I have a bunch of new pieces I need to hang, and this one will definitely be front and centre once I figure out where everything is going.

I received this item as a backer perk for a project or product that was crowd-funded (Kickstarter, IndieGoGo, etc)

Art Gallery – Fuji Musume Doll (and repairs)

You may have seen the little souvenir doll I fixed up recently, and maybe even the ceramic hakata-style dancer I refinished, but this pretty Fuji Musume has been waiting for her moment in the spotlight since February of 2016! She had a very brief cameo on my Instagram account but has been in hiding ever since, unless you’ve been in my bedroom.

I found her in an antique shop near my house before I found the other two dolls. The owner tried to tell me she was in “perfect condition”, but once I took her out and had a good look at her I could see that absolutely was not the case. The delicate painting on her face was faded and chipped, her wisteria branch was sun-damaged and brittle, the structure under her hair was almost bleached, and there was a not insignificant crack in the bisque on the back of her neck. I managed to talk him down to a more than reasonable price for her and her glass case. I knew I wanted to restore her beauty, but I had no idea where to start, aside from the obvious things like getting her a new wisteria branch. While that was in the works, I focused on the other dolls and the things I learnt doing those two helped prepare me for more on her.

Jess from Tiaras ‘n Teakettles came to the rescue for the wisteria! I sent her photos and measurements of the original branch and she crafted this beautiful tsumami branch by hand. It’s got a lovely weight to it, the dangles flow gracefully, and it fits perfectly between her hands. I didn’t even have to glue it, it balances so well.

Once that was sorted I knew it was time to tackle the more serious issues. Her lips were lacquered in an almost glassy red that had cracked and split and faded over time. I ended up having to use Tamiya paint thinner to strip the original off properly, and then used watercolours to repaint her lips and add a tiny hint of red to her eyes. I feel like it helps breathe new life into her facial features.

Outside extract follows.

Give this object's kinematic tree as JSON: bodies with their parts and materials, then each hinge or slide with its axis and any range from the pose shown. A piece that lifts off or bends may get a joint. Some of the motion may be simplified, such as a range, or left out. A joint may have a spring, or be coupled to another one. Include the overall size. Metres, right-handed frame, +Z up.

Next up was the most challenging bit; repairing the cracked bisque on the back of her neck. Thankfully it was just a surface defect, not a structural one, and with the way she stands in her display case it’s virtually unnoticeable, but I knew it was there and I wanted to fix it. I tried a few different things before stumbling upon crafting chalk paint. It’s easy to find in any large craft store such as Michaels. I bought a bottle of white and mixed in the tiniest amounts of peach and brown to make it warmer and less stark. I worked in incredibly thin coats, brushing it over the crack and wiping away the excess each time, essentially filling the crack in with the chalk paint and blending the edges out with a wet brush. If you’re right next to her or looking through a camera lens you can see it faintly, but it’s nearly gone.

Finally I used a black marker to fill in the bald spots on the sides of her hairstyle, repositioned her obiage and gave her a new obijime. I felt that the original one she came with was too big in scale and to starkly white, but I found this thinner gold cord that works perfectly.

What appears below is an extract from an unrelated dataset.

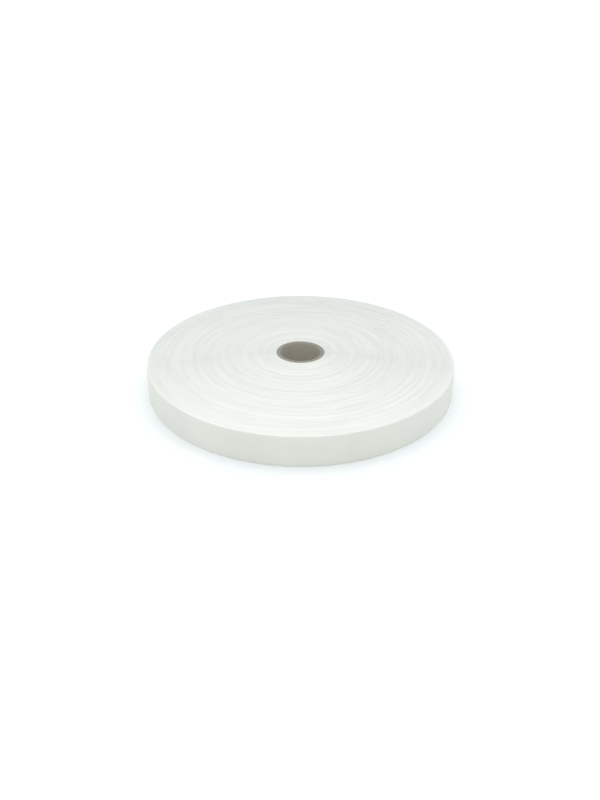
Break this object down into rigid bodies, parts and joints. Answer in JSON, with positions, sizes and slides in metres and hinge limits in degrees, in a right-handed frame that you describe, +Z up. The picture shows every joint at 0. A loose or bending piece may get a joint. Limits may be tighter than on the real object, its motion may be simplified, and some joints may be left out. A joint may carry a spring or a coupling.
{
  "type": "roll of strap elastic",
  "caption": "Flat roll of white woven strap elastic wound on a cardboard core, with faint spiral rings on its face and an open bore.",
  "frame": {"origin": "on the core's axis at the level of the face that the roll rests on", "axes": "+Z up along the core's axis, -Y towards the viewer, +X to the viewer's right; the strap's cut end is at the back, near +Y"},
  "size_m": [0.2489, 0.2494, 0.0279],
  "materials": {
    "elastic": "matt woven",
    "cardboard": "matt"
  },
  "bodies": {
    "root": {"elastic_winding": "elastic", "core_tube": "cardboard"}
  },
  "joints": []
}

I am so glad I waited to work on her, because I know I’ve done the best job possible instead of eagerly rushing through things as I am sometimes wont to do. I love her to bits, and she occupies place of pride on a table next to my sofa now.

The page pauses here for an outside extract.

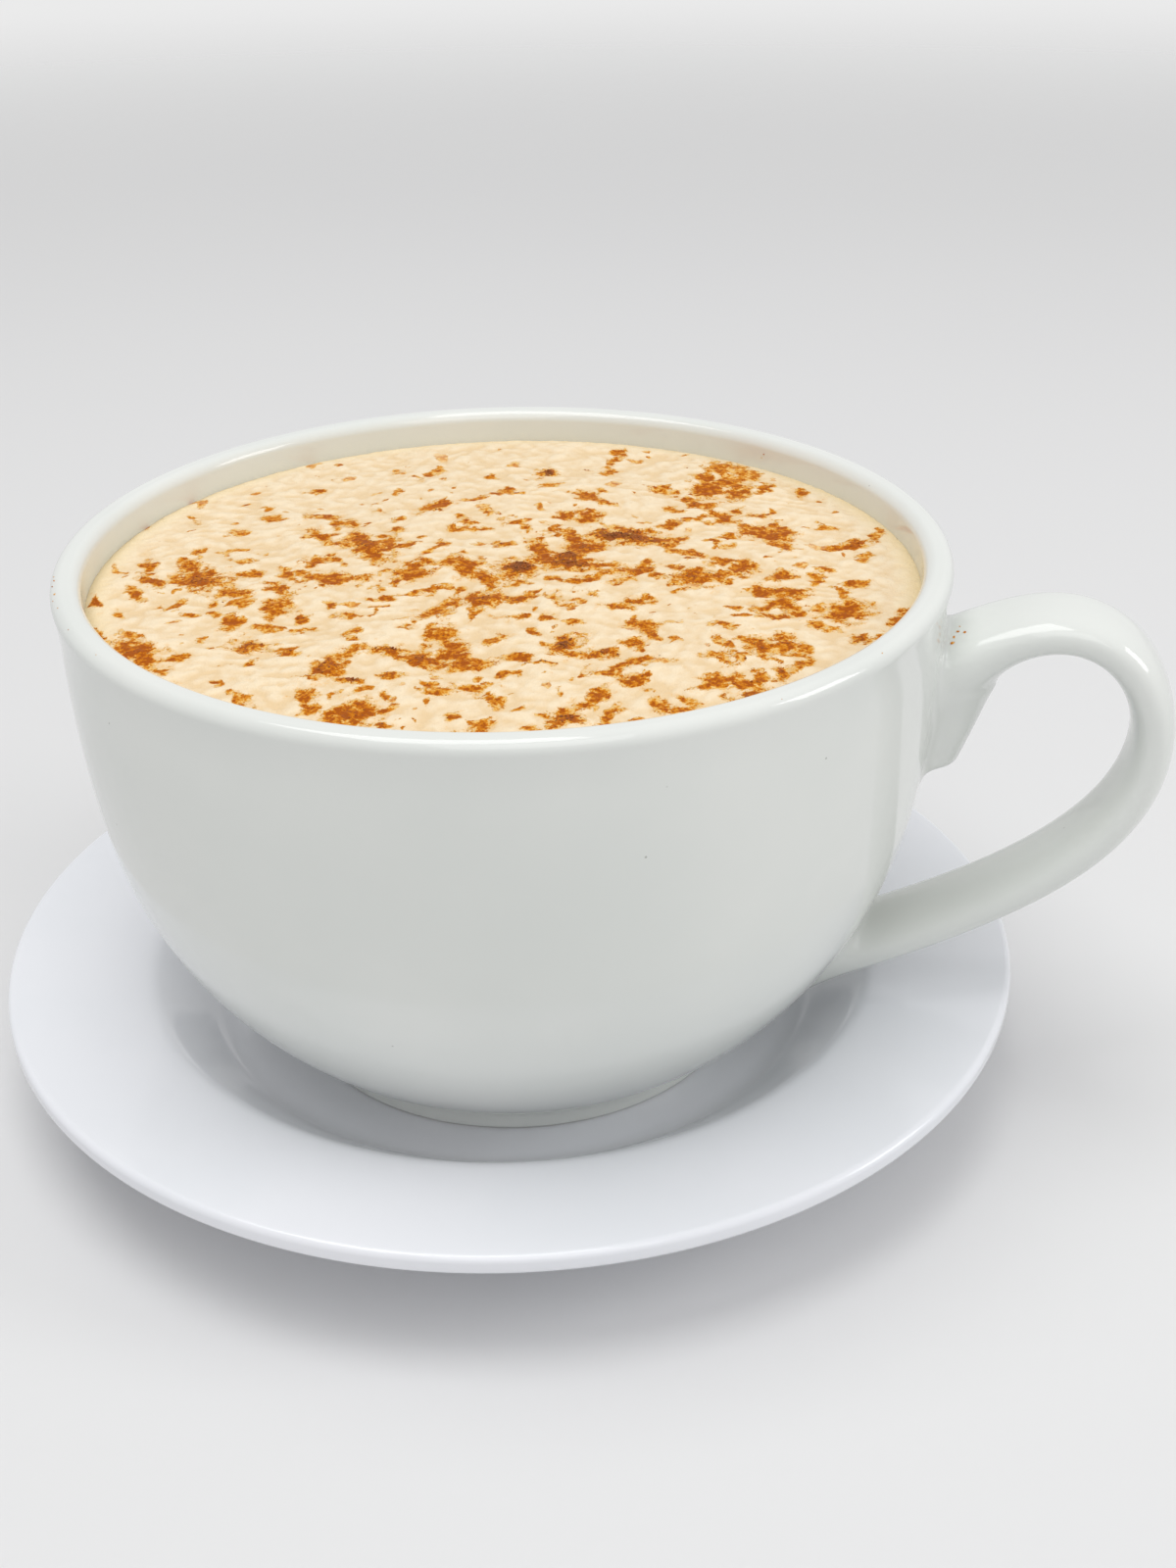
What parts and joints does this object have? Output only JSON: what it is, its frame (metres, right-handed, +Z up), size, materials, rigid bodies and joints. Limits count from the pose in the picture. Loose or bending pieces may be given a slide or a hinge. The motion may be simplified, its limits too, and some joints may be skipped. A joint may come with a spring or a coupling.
{
  "type": "vanilla latte",
  "caption": "Latte with milk foam and sprinkled spice in a wide round porcelain cup with a loop handle, on a saucer.",
  "frame": {"origin": "middle of the saucer's foot ring, on the surface it stands on", "axes": "+Z up; the cup's handle points along +X, turned 13.5 degrees towards -Y"},
  "size_m": [0.1571, 0.143, 0.0771],
  "materials": {
    "saucer_glaze": "glossy cool white glaze",
    "cup_glaze": "glossy warm white glaze",
    "milk_foam": "cream milk foam, pebbly and slightly moist",
    "spice": "soaked orange-brown ground spice"
  },
  "bodies": {
    "root": {"saucer": "saucer_glaze", "cup": "cup_glaze", "latte": "milk_foam"}
  },
  "joints": []
}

Also, you may be thinking to yourself “Isn’t this primarily a kimono blog? Why aren’t you posting any actual kimono lately?” and I would like to address that briefly. I’ve been feeling under the weather, and combined with the heat and humidity this summer, I have no energy to even wrestle with the mannequin. However, I do have a big project in the works, and hopefully it will make up for the sparsity and somewhat disjointed nature of the posts lately! I just need the weather to calm down a little, and the last of the pieces I’ve ordered to arrive in the mail.